Now my younger daughter has turned 13 and feels it’s her turn to join the social network. I caved right away; I concluded, alas, that there really are things I don’t understand in my children’s lives, this is one of them, and I’m just plain lost when facing these situations.

This is how I think my parents felt, only more so, raising children in a world unfamiliar to them. They grew up during the Great Depression, were teenagers in the 1940s. When I came along at the beginning of the ’60s, their world was still changing constantly, in large, unimaginable ways. They had seen events and items arrive: World War II, the atomic bomb, televisions in every home, civil rights, plastic and polyester. They accepted that my youth was incomparable to theirs, throwing their hands up in surrender, giving me great reign over my teenage life.

I never expected to feel that way about my children’s lives. Has the world changed so much in 30 years? No and yes. There is still tension on the Korean Peninsula, television is the same — there’s just so much more of it, the Cubs still haven’t won a World Series and the Jets still haven’t won the Super Bowl.

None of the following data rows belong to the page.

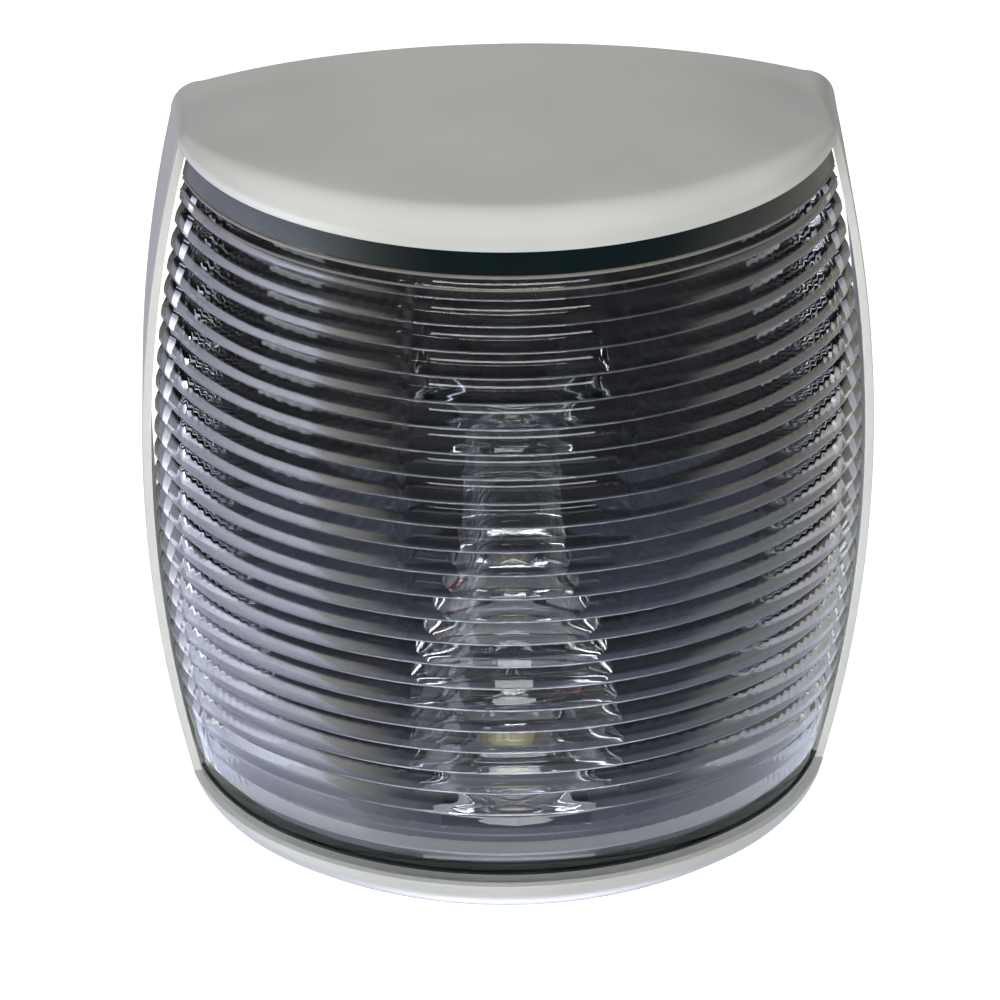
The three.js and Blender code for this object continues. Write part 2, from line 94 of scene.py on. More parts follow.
FRONT_CENTRE_Y = FRONT_ARC[0] - LENS_FRONT
FLANK_CENTRE_X = (FRONT_ARC[0] - FLANK_RADIUS) * math.sin(FRONT_ARC[1])
FLANK_CENTRE_Y = FRONT_CENTRE_Y - (FRONT_ARC[0] - FLANK_RADIUS) * math.cos(FRONT_ARC[1])

PAINTED_SHADOW_TIP = -9 * MM  # height of the upper corners of the back plate's lit slate parts; above them, and in the narrowing middle below, it stays near-black as painted shadow of the cap and the light guide's dish
PAINTED_SHADOW_HALF_WIDTH = 14 * MM
PAINTED_SHADOW_SLOPE = 0.75

BACK_PLATE_HALF_WIDTH = 29.7 * MM
BACK_PLATE_FRONT = 1.2 * MM  # from the bezel's back to the plate's front
BACK_PLATE_THICKNESS = 0.8 * MM
BACK_PLATE_PLAIN = 10 * MM  # half width of the part without flutes
BACK_FLUTE_DEPTH = 0.35 * MM
BACK_FLUTE_PITCH = 1.3 * MM

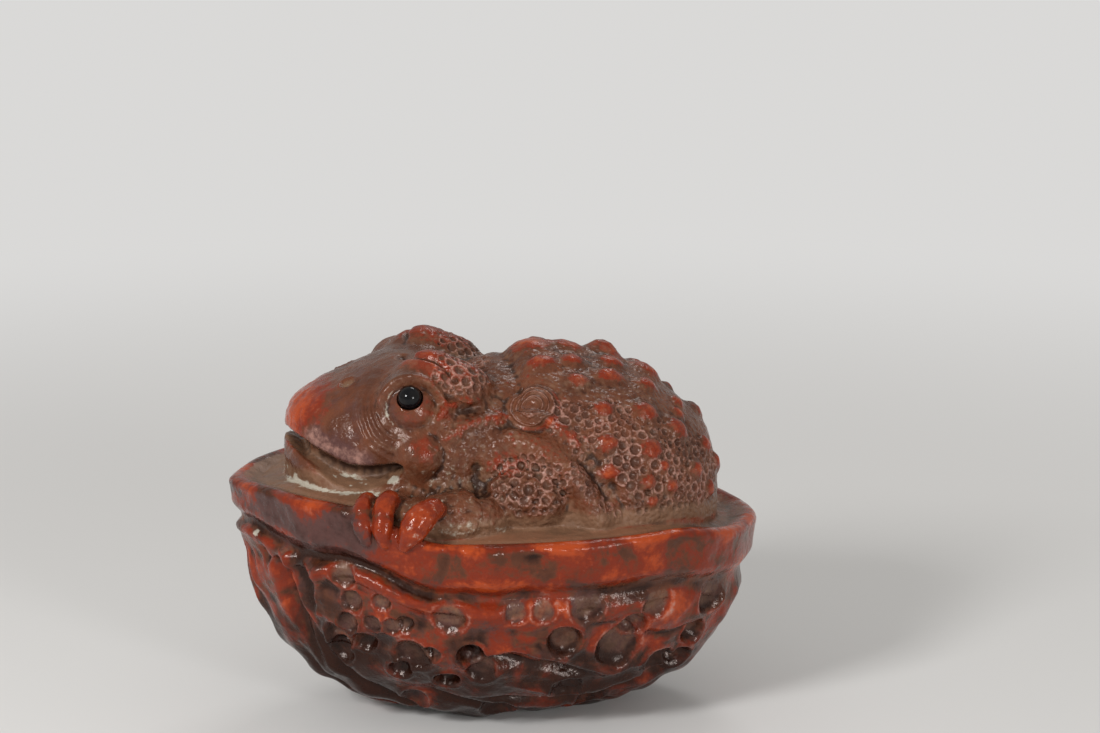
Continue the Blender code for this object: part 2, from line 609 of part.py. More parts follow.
def limb(name, stations):
    """A rounded roll of clay along smooth stations, each a centre and a radius."""
    places = sampled([(*centre, radius) for centre, radius in stations], 8 * len(stations))
    centres = [Vector(p[:3]) for p in places]
    radii = [p[3] for p in places]
    ways = [(after - before).normalized() for before, after in zip(centres, centres[1:])]
    ways.append(ways[-1])
    for end, way in ((0, -ways[0]), (-1, ways[-1])):
        tip, size = centres[end], radii[end]
        cap = [(tip + way * size * math.sin(a), size * math.cos(a)) for a in (0.5, 1.0, 1.35)]
        if end == 0:
            centres = [c for c, _ in reversed(cap)] + centres
            radii = [r for _, r in reversed(cap)] + radii
            ways = [ways[0]] * 3 + ways
        else:
            centres += [c for c, _ in cap]
            radii += [r for _, r in cap]
            ways += [way] * 3
    rings = []
    for centre, radius, way in zip(centres, radii, ways):
        across = way.cross(Vector((0.13, 0.21, 0.97))).normalized()
        over = way.cross(across)
        turns = [2 * math.pi * i / 16 for i in range(16)]
        rings.append([centre + (across * math.cos(a) + over * math.sin(a)) * radius for a in turns])
    return closed_loft(name, rings)


def object_from(name, mesh):
    data = bpy.data.meshes.new(name)
    mesh.to_mesh(data)
    mesh.free()
    obj = bpy.data.objects.new(name, data)
    bpy.context.scene.collection.objects.link(obj)
    return obj


def apply_modifiers(obj):
    """Replaces the object's mesh by what its modifiers make of it."""
    bpy.context.view_layer.update()
    seen = obj.evaluated_get(bpy.context.evaluated_depsgraph_get())
    data = bpy.data.meshes.new_from_object(seen)
    obj.modifiers.clear()
    obj.data = data


def knead(name, pieces, grain, smoothing):
    """Presses overlapping pieces into one closed skin with a given grain, and smooths the joins."""
    mesh = bmesh.new()
    for piece in pieces:
        bpy.context.view_layer.update()
        part = piece.data.copy()
        part.transform(piece.matrix_world)
        mesh.from_mesh(part)
        bpy.data.objects.remove(piece)
    body = object_from(name, mesh)
    remesh = body.modifiers.new("knead", "REMESH")
    remesh.mode = "VOXEL"
    remesh.voxel_size = grain * MM
    smooth = body.modifiers.new("smooth", "SMOOTH")
    smooth.iterations = smoothing
    apply_modifiers(body)
    return body


def mesh_points(obj):
    count = len(obj.data.vertices)
    points = np.empty(count * 3)
    obj.data.vertices.foreach_get("co", points)
    return points.reshape(count, 3) / MM


def mesh_normals(obj):
    normals = np.empty(len(obj.data.vertices) * 3)
    obj.data.vertices.foreach_get("normal", normals)
    return normals.reshape(-1, 3)


def push(obj, lift):
    """Moves each point along its normal by its lift in millimetres."""
    moved = mesh_points(obj) + mesh_normals(obj) * lift[:, None]
    obj.data.vertices.foreach_set("co", (moved * MM).ravel())
    obj.data.update()


def thin_out(obj, triangles):
    """Reduces a mesh to about this many triangles, keeping them where the surface bends."""
    bpy.context.view_layer.update()
    faces = sum(len(p.vertices) - 2 for p in obj.data.polygons)
    decimate = obj.modifiers.new("thin_out", "DECIMATE")
    decimate.ratio = min(triangles / faces, 1)
    apply_modifiers(obj)


def cut(obj, cutter):
    boolean = obj.modifiers.new("cut", "BOOLEAN")
    boolean.operation = "DIFFERENCE"
    boolean.object = cutter
    apply_modifiers(obj)
    bpy.data.objects.remove(cutter)


def block(name, low, high):
    mesh = bmesh.new()
    bmesh.ops.create_cube(mesh, size=1)
    obj = object_from(name, mesh)
    obj.scale = (Vector(high) - Vector(low)) * MM
    obj.location = (Vector(high) + Vector(low)) / 2 * MM
    return obj


def peg(name, centre, radius, low, high):
    mesh = bmesh.new()
    bmesh.ops.create_cone(
        mesh, cap_ends=True, segments=32, radius1=radius * MM, radius2=radius * MM, depth=(high - low) * MM
    )
    obj = object_from(name, mesh)
    obj.location = Vector((centre[0], centre[1], (low + high) / 2)) * MM
    return obj


def finish(obj, name, colour, roughness, coat=0.0):
    """Names the piece, gives it its material and shades it smooth."""
    obj.name = name
    obj.data.name = name
    material = bpy.data.materials.new(name)
    material.use_nodes = True
    shader = material.node_tree.nodes["Principled BSDF"]
    shader.inputs["Base Color"].default_value = (*colour, 1)
    shader.inputs["Roughness"].default_value = roughness
    shader.inputs["Metallic"].default_value = 0
    shader.inputs["Coat Weight"].default_value = coat
    obj.data.materials.clear()
    obj.data.materials.append(material)
    obj.data.shade_smooth()


# The pieces

def clay_body():
    """Toad and walnut, pressed together from clay, carved, hollowed and rubbed flat below."""
    soft = [head_blank(), torso_blank()]
    for side in (-1, 1):
        soft += head_lumps(side) + arm_lumps(side)
    toad = knead("toad", soft, SOFT_GRAIN, SOFT_PASSES)
    for side in (-1, 1):
        cut(toad, mouth_wedge(side))
    soft = [toad, shell_blank()]
    for side in (-1, 1):
        soft += crisp_lumps(side)
    body = knead("clay_body", soft, GRAIN, 3)
    find = surface_finder(body)
    points = mesh_points(body)
    push(body, shell_relief(points, find) + band_relief(points) + toad_relief(points, find))
    thin_out(body, BODY_TRIANGLES)
    reach = SHELL_LENGTH
    cut(body, block("floor", (-reach, -reach, -reach), (reach, reach, 0)))
    cut(body, cavity())
    cut(body, peg("vent", (VENT_BACK, 0), VENT_RADIUS, -WALL, 2 * WALL))
    for side in (-1, 1):
        cut(body, ball("socket", bead_centre(side), (BEAD_RADIUS + BEAD_GAP,) * 3, (0, 0, 0), 3))
    finish(body, "clay_body", (0.17, 0.055, 0.035), 0.5)


def cavity():
    """The hollow that the maker leaves, about one wall inside the plain form."""
    pieces = [shell_blank(WALL), head_blank(HEAD_WALL), torso_blank(WALL)]
    hollow = knead("cavity", pieces, CAVITY_GRAIN, 6)
    thin_out(hollow, CAVITY_TRIANGLES)
    return hollow


def bead_centre(side):
    return eye_centre(side) + gaze(side) * (EYE_RADIUS - BEAD_SINK)


def eye_bead(name, side):
    mesh = bmesh.new()
    bmesh.ops.create_uvsphere(mesh, u_segments=16, v_segments=10, radius=BEAD_RADIUS * MM)
    bead = object_from(name, mesh)
    bead.location = bead_centre(side) * MM
    finish(bead, name, (0.01, 0.01, 0.012), 0.05, 1.0)


def main():
    for old in list(bpy.data.objects):
        bpy.data.objects.remove(old)
    clay_body()
    eye_bead("eye_bead_left", -1)
    eye_bead("eye_bead_right", 1)


main()
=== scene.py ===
# %% [markdown]
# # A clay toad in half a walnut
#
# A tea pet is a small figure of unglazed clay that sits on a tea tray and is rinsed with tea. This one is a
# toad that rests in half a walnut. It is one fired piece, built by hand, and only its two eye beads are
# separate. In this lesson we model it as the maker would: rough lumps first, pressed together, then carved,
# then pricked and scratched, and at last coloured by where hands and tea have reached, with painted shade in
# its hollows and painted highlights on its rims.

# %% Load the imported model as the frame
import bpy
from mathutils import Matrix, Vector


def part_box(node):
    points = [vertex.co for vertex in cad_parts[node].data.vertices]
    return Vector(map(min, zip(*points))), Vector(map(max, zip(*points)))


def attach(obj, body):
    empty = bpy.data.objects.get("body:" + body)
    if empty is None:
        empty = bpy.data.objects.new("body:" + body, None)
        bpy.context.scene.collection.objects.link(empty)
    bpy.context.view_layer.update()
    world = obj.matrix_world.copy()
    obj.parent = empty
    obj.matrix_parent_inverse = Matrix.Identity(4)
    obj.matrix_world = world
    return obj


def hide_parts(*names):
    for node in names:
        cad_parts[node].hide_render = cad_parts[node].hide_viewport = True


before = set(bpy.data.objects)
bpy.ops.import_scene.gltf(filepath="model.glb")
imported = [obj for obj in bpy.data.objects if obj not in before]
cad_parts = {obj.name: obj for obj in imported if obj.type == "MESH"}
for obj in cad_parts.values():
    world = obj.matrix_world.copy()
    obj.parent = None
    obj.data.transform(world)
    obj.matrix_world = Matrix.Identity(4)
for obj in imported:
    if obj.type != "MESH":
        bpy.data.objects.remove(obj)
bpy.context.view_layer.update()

import math
import random

import bmesh
import bpy
import numpy as np
from mathutils import Vector, noise
from mathutils.bvhtree import BVHTree

MM = 0.001
print("frame nodes:", sorted(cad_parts))

# %% [markdown]
# ## Camera
#
# The camera comes first, because every later step is judged through it. It looks at the toad's left side
# from a little above. A long lens keeps the walnut's oval from bulging.

# %% Place the camera
CAMERA_AROUND = math.radians(-5)
CAMERA_UP = math.radians(16)
CAMERA_DISTANCE = 590.0  # millimetres from the point that it aims at
LENS = 100.0
SENSOR = 36.0
IMAGE_WIDTH, IMAGE_HEIGHT = 1100, 733
AIM = Vector((0, 0, 34))
AIM_PIXEL = (494.0, 531.5)  # where the aim point shows in the picture


def place_camera():
    data = bpy.data.cameras.new("camera")
    camera = bpy.data.objects.new("camera", data)
    bpy.context.scene.collection.objects.link(camera)
    data.lens = LENS
    data.sensor_width = SENSOR
    data.clip_start = 0.01
    level = math.cos(CAMERA_UP)
    back = Vector((math.sin(CAMERA_AROUND) * level, -math.cos(CAMERA_AROUND) * level, math.sin(CAMERA_UP)))
    right = Vector((math.cos(CAMERA_AROUND), math.sin(CAMERA_AROUND), 0))
    up = right.cross(-back)
    focal = LENS / SENSOR * IMAGE_WIDTH
    shift_x = (AIM_PIXEL[0] - IMAGE_WIDTH / 2) / focal
    shift_y = (AIM_PIXEL[1] - IMAGE_HEIGHT / 2) / focal
    view = (-back - right * shift_x + up * shift_y).normalized()
    camera.location = (AIM + back * CAMERA_DISTANCE) * MM
    camera.rotation_mode = "QUATERNION"
    camera.rotation_quaternion = view.to_track_quat("-Z", "Y")
    bpy.context.scene.camera = camera
    return camera


camera = place_camera()
print("camera at", [round(v, 3) for v in camera.location])

# %% [markdown]
# ## Helpers for objects and materials
#
# Every piece becomes an object in the same way, and every finish is a small tree of nodes. Nodes can be laid
# by hand in the shader editor, but here each kind of node gets one short call, so that a finish reads like a
# recipe: this colour, blended by that noise, over that one.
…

Yet there is the Internet, cellphones, Skype, the Red Sox winning the World Series — twice. I know how to use the technology, pulling out my laptop in the Cobble Hill Starbucks, texting my daughters to arrange pick-ups and dinner.

But as much as I understand the technology itself, I don’t understand how it affects their growing up, how they use Facebook to interact with friends and how it affects those relationships. There is no basis of comparison with my teen years when we communicated by telephone, not being able to call friends after 9 pm, and not being able to speak with them if the line was busy.

With my older daughter, I tried setting rules that reflected my beliefs and fears but not her reality — no posting photos, advanced privacy settings, her cellphone had to go off at 10 pm. It was like saying she could go to a party, but had to stand outside. No way that was ever going to work.

She and her friends have a nearly 24/7 conversation going via texting, e-mail, IM and, of course, Facebook. I’ve seen groups of them sitting in the Connecticut Muffin on Montague Street — not speaking, each with a Blackberry or iPhone in their hands.

I don’t get it, don’t know what it means. My girls live in a world where your photo could be taken at any moment and posted on the web within a minute. Any rule you break or sin you commit could become a YouTube video. Yet they resent having to “friend” me and my wife so we can see their “walls,” but have no qualms posting questionable or bawdy comments that can be seen by 400-plus “friends,” many of whom are peripheral acquaintances. Still, they all share equally in my daughters’ status changes and random thoughts.

I placate myself by thinking that in 15 years the people who hire my kids will themselves have grown up in this world, will understand that embarrassing photos from teen years continue floating about the Internet and shouldn’t disqualify one from a job, an award, a loan.

Still I worry. When I graduated from college, all my friends understood that if the FBI ever called for background checks, we would lie about what really happened at this party or on that road trip and no one could prove otherwise. Today, ex-friends or lovers can promise to delete those awkward or upsetting photos. Maybe they will or maybe they won’t — but it may not matter, the evidence of youthful misdeeds may still turn up on someone’s blog or website.

It’s the issues of privacy, of consequences, of things I don’t yet know how to name that I don’t recognize today. This is what has changed since I was a kid. I have to hope my daughters will figure it out because I can’t. It’s a different world.